From your local project root, get that token with:

$ heroku auth:token
replies-with-a-token

And set it in Gitlab under Settings > CI/CD > Secret Variables under HEROKU_AUTHENTICATION_TOKEN.

Here’s what the job looks like:


deploy_staging:
  stage: deploy
  script:
    - docker pull $IMAGE_TAG
    - docker login --username=_ --password=$HEROKU_AUTHENTICATION_TOKEN registry.heroku.com
    - docker tag $IMAGE_TAG $HEROKU_IMAGE
    - docker push $HEROKU_IMAGE
  environment:
    name: staging
    url: https://gitlab-review-apps-staging.herokuapp.com/
  only:
    - master

And we’ve also updated the variables section with:

variables:
  IMAGE_TAG: $CI_REGISTRY_IMAGE:$CI_COMMIT_REF_NAME
  HEROKU_IMAGE: registry.heroku.com/gitlab-review-apps-staging/web:latest

Here’s what the pipeline looks like: https://gitlab.com/iyp-uk/gitlab-review-apps/pipelines/13974492

It builds, tests and then deploys to Heroku on the staging environment when things are pushed on master branch.
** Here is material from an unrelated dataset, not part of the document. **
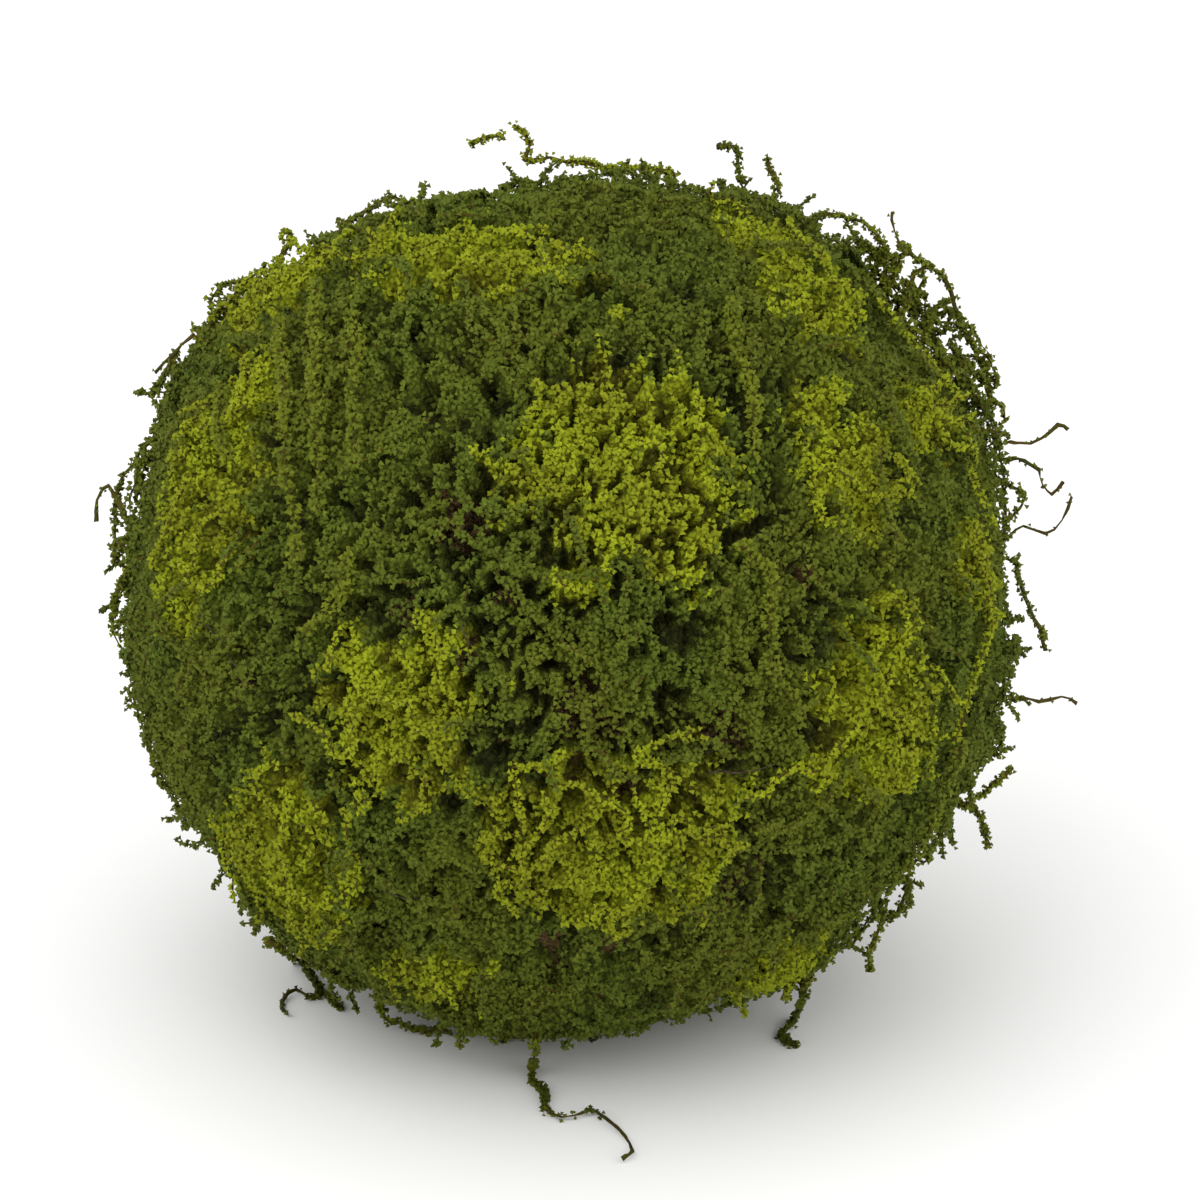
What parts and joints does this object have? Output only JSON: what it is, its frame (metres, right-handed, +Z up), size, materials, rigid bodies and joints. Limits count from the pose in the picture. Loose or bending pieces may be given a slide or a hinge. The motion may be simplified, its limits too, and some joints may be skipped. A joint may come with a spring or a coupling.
{
  "type": "moss clump",
  "caption": "Round clump of stringy dark green moss on a brown fibre core, with yellow-green tufts and loose curly stems, resting on a flat cut base.",
  "frame": {"origin": "middle of the flat cut base, on the surface that the clump rests on", "axes": "+Z up out of the base, -Y towards the front, which has the long strand on the floor, +X to the right seen from the front"},
  "size_m": [0.1662, 0.1534, 0.1445],
  "materials": {
    "dark_moss": "matte, dark green crumbed stems",
    "light_moss": "matte, yellow-green crumbed stems",
    "brown_fibre": "matte, brown root fibre and litter",
    "moss_stem": "matte, olive stems with leafy crumbs"
  },
  "bodies": {
    "root": {"back_strand_high": "moss_stem", "back_strand_left": "moss_stem", "back_strand_low": "moss_stem", "back_strand_middle": "moss_stem", "back_strand_right": "moss_stem", "crown_strand": "moss_stem", "crown_strand_side": "moss_stem", "dark_moss_mat": "dark_moss", "fibre_core": "brown_fibre", "floor_strand_front": "moss_stem", "floor_strand_left": "moss_stem", "floor_strand_left_tip": "moss_stem", "floor_strand_right": "moss_stem", "left_brow_hook": "moss_stem", "left_loop": "moss_stem", "left_loop_hanging": "moss_stem", "left_shoulder_strand": "moss_stem", "left_shoulder_twig": "moss_stem", "low_right_loop": "moss_stem", "low_right_strand": "moss_stem", "net_cross_high": "moss_stem", "net_cross_low": "moss_stem", "net_cross_middle": "moss_stem", "net_inner_strand": "moss_stem", "net_outer_strand": "moss_stem", "right_arch": "moss_stem", "right_hanging_strand": "moss_stem", "right_level_twig": "moss_stem", "right_spike": "moss_stem", "right_twig_curled": "moss_stem", "right_twig_high": "moss_stem", "right_twig_low": "moss_stem", "sprig_right_down": "moss_stem", "sprig_right_up": "moss_stem", "top_hook_left": "moss_stem", "top_hook_right": "moss_stem", "top_left_arch": "moss_stem", "tuft_back_centre": "light_moss", "tuft_back_high": "light_moss", "tuft_back_left": "light_moss", "tuft_back_low_left": "light_moss", "tuft_back_low_right": "light_moss", "tuft_back_right": "light_moss", "tuft_base_left": "light_moss", "tuft_base_right": "light_moss", "tuft_centre": "light_moss", "tuft_crown_left": "light_moss", "tuft_far_right": "light_moss", "tuft_far_right_upper": "light_moss", "tuft_left_streak": "light_moss", "tuft_lower_centre": "light_moss", "tuft_lower_left": "light_moss", "tuft_mid_left": "light_moss", "tuft_right": "light_moss", "tuft_shoulder_left": "light_moss", "tuft_shoulder_right": "light_moss", "tuft_side_left": "light_moss", "tuft_upper_right": "light_moss"}
  },
  "joints": []
}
Codebase now looks like this.

Notice the staging environment is now available under CI/CD > Environments where you have a direct link to it.

Read more about Gitlab’s environments.

Deploying Review Apps

Here we are finally! Deploying to our temporary environments on Merge Requests.
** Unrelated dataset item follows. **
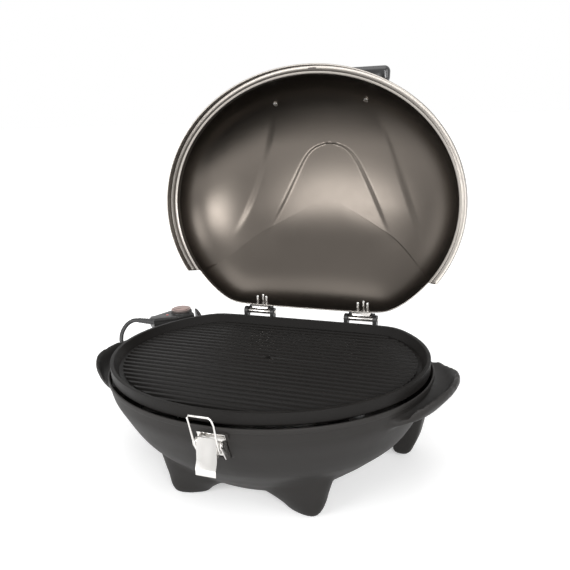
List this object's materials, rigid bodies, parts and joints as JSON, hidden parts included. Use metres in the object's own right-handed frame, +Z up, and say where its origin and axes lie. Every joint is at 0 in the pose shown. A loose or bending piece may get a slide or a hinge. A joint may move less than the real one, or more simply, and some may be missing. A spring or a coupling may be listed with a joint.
{
  "type": "electric indoor grill with lid",
  "caption": "Oval electric indoor grill: ribbed non-stick plate in a footed plastic housing, domed hinged lid, wire bail latch and a plug-in thermostat with its lead.",
  "frame": {"origin": "on the standing surface, under the middle of the grill's width and of its depth with the lid open, without the lead", "axes": "+Z up, +X to the right as the user faces the latch, -Y towards the user; the lid hinges at +Y"},
  "size_m": [0.5765, 0.5267, 0.5618],
  "materials": {
    "housing_plastic": "dark charcoal moulded plastic, satin with a fine grain",
    "hinge_plastic": "black moulded heat-resistant plastic, satin",
    "handle_plastic": "black phenolic, semi-gloss",
    "lid_steel": "formed steel sheet, satin inside and out, with heat tint",
    "hinge_steel": "bright zinc-plated steel",
    "latch_chrome": "bright chrome on steel",
    "fastener_steel": "plain steel fasteners",
    "nonstick_plate": "black non-stick coating on cast aluminium, low sheen",
    "element_sheath": "dull steel sheath",
    "reflector_sheet": "pressed aluminium sheet",
    "tray_aluminium": "pressed aluminium tray, satin",
    "pad_rubber": "black silicone",
    "ceramic": "glazed ceramic",
    "contact_brass": "plain brass",
    "probe_steel": "plain steel",
    "control_plastic": "black moulded plastic, satin",
    "dial_plastic": "dusty pink-grey moulded plastic",
    "switch_plastic": "cream phenolic",
    "lens_red": "red translucent plastic",
    "lead_rubber": "black flexible jacket",
    "tie_plastic": "black nylon",
    "plug_pin_metal": "nickelled brass"
  },
  "bodies": {
    "base": {"base_housing": "housing_plastic", "plate_supports": "housing_plastic", "reflector_posts": "housing_plastic", "plate_pads": "pad_rubber", "heat_reflector": "reflector_sheet", "reflector_screws": "fastener_steel", "hinge_bracket_left": "hinge_plastic", "hinge_bracket_right": "hinge_plastic", "hinge_pins": "hinge_steel", "bracket_screws": "fastener_steel", "latch_bracket": "latch_chrome", "latch_rivets": "latch_chrome", "latch_pin": "latch_chrome", "socket_guard": "hinge_plastic", "guard_screws": "fastener_steel"},
    "lid": {"lid_shell": "lid_steel", "lid_handle": "handle_plastic", "lid_handle_screws": "fastener_steel", "hinge_leaf_left": "hinge_steel", "hinge_leaf_right": "hinge_steel", "leaf_screws": "fastener_steel"},
    "plate": {"grill_plate": "nonstick_plate", "heating_element": "element_sheath", "terminal_insulator": "ceramic", "terminal_pins": "contact_brass"},
    "thermostat": {"thermostat_lower": "control_plastic", "thermostat_upper": "control_plastic", "probe_rod": "probe_steel", "contact_sleeves": "contact_brass", "switch_block": "switch_plastic", "indicator_lens": "lens_red", "strain_relief": "lead_rubber", "cord": "lead_rubber", "cord_coil": "lead_rubber", "cord_tie": "tie_plastic", "plug_body": "lead_rubber", "plug_pins": "plug_pin_metal"},
    "dial": {"dial": "dial_plastic", "dial_shaft": "probe_steel"},
    "lever": {"latch_lever": "latch_chrome"},
    "bail": {"latch_bail": "latch_chrome"},
    "tray": {"drip_tray": "tray_aluminium"}
  },
  "joints": [
    {"name": "lid_hinge", "type": "hinge", "parent": "base", "child": "lid", "pos_m": [0, 0.13846, 0.182], "axis": [-1, 0, 0], "range_deg": [-98.5, 0]},
    {"name": "plate_lift", "type": "slide", "parent": "base", "child": "plate", "axis": [0, 0, 1], "range_m": [0, 0.055]},
    {"name": "thermostat_plug", "type": "slide", "parent": "plate", "child": "thermostat", "axis": [-0.7771, 0.6293, 0], "range_m": [0, 0.06]},
    {"name": "dial_turn", "type": "hinge", "parent": "thermostat", "child": "dial", "pos_m": [-0.21967, 0.10433, 0.184], "axis": [0, 0, 1], "range_deg": [0, 270]},
    {"name": "lever_swing", "type": "hinge", "parent": "base", "child": "lever", "pos_m": [0.012, -0.23954, 0.148], "axis": [-1, 0, 0], "range_deg": [0, 110]},
    {"name": "bail_swing", "type": "hinge", "parent": "lever", "child": "bail", "pos_m": [0.012, -0.24104, 0.137], "axis": [-1, 0, 0], "range_deg": [-110, 0]},
    {"name": "tray_lift", "type": "slide", "parent": "base", "child": "tray", "axis": [0, 0, 1], "range_m": [0, 0.015]}
  ],
  "couplings": [
    {"joint": "bail_swing", "follows": "lever_swing", "ratio": -1}
  ]
}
The idea is to create an heroku app on the fly, then push the container there.

To create apps from Heroku CLI:

$ heroku create <yourappname>

Fine, but within your CI pipeline, you’d have to install the Heroku CLI, so there’s another way of doing it using the Heroku API.

So here’s the principle:

deploy_review_app:
  stage: review
  script:
    - docker pull $IMAGE_TAG
    - docker login --username=_ --password=$HEROKU_AUTHENTICATION_TOKEN registry.heroku.com
    - apk add --no-cache curl
    - >-
        curl
        -H "Accept: application/vnd.heroku+json; version=3"
        -H "Authorization: Bearer $HEROKU_AUTHENTICATION_TOKEN"
        -H "Content-Type: application/json"
        -X POST
        -d '{"name":"'"gitlab-review-apps-$CI_PIPELINE_ID"'"}'
        https://api.heroku.com/apps
    - docker tag $IMAGE_TAG $HEROKU_IMAGE_REVIEW
    - docker push $HEROKU_IMAGE_REVIEW
  environment:
    name: review/$CI_COMMIT_REF_SLUG
    url: https://gitlab-review-apps-$CI_PIPELINE_ID.herokuapp.com/
  only:
    - branches
  except:
    - master

and under variables:

variables:
  IMAGE_TAG: $CI_REGISTRY_IMAGE:$CI_COMMIT_REF_SLUG
  HEROKU_IMAGE_STAGING: registry.heroku.com/gitlab-review-apps-staging/web:latest
  HEROKU_IMAGE_REVIEW: registry.heroku.com/gitlab-review-apps-$CI_PIPELINE_ID/web:latest

With curl we can create an app on the fly without any dependency as the only thing we need it the Heroku Authentication Token.

This triggers on any branches (so no tags), except master. The app is build and pushed to Heroku which suffice to get it live at https://gitlab-review-apps-$CI_PIPELINE_ID.herokuapp.com/

And because we still have:

deploy_staging:
  stage: deploy
  script:
    - docker pull $IMAGE_TAG
    - docker login --username=_ --password=$HEROKU_AUTHENTICATION_TOKEN registry.heroku.com
    - docker tag $IMAGE_TAG $HEROKU_IMAGE_STAGING
    - docker push $HEROKU_IMAGE_STAGING
  environment:
    name: staging
    url: https://gitlab-review-apps-staging.herokuapp.com/
  only:
    - master

Whenever the Merge Request gets merged into Master, it will deploy the update to staging automatically

Deploying tags to production

Whenever we tag and push to gitlab, get the tag deployed to production environment automatically.

That means:

  1. fetching the master image (we don’t need to rebuild it)
  2. tag it appropriately (like with the version number)
  3. tag it as latest
  4. Deploy to production

Something like that should do:


deploy_production:
  stage: deploy
  script:
    - docker pull $CI_REGISTRY_IMAGE:master
    # Push to Gitlab registry with the tag name as well as 'latest'.
    - docker tag $CI_REGISTRY_IMAGE:master $CI_REGISTRY_IMAGE:$CI_COMMIT_REF_NAME
    - docker push $CI_REGISTRY_IMAGE:$CI_COMMIT_REF_NAME
    - docker tag $CI_REGISTRY_IMAGE:master $CI_REGISTRY_IMAGE:latest
    - docker push $CI_REGISTRY_IMAGE:latest
    # Push to Heroku registry and to production environment.
    - docker login --username=_ --password=$HEROKU_AUTHENTICATION_TOKEN registry.heroku.com
    - docker tag $CI_REGISTRY_IMAGE:latest $HEROKU_IMAGE_PRODUCTION
    - docker push $HEROKU_IMAGE_PRODUCTION
  environment:
    name: production
    url: https://gitlab-review-apps-production.herokuapp.com/
  only:
    - tags

Summary and overview of what’s been done

What’s next?

  • Delete the app when the MR gets merged.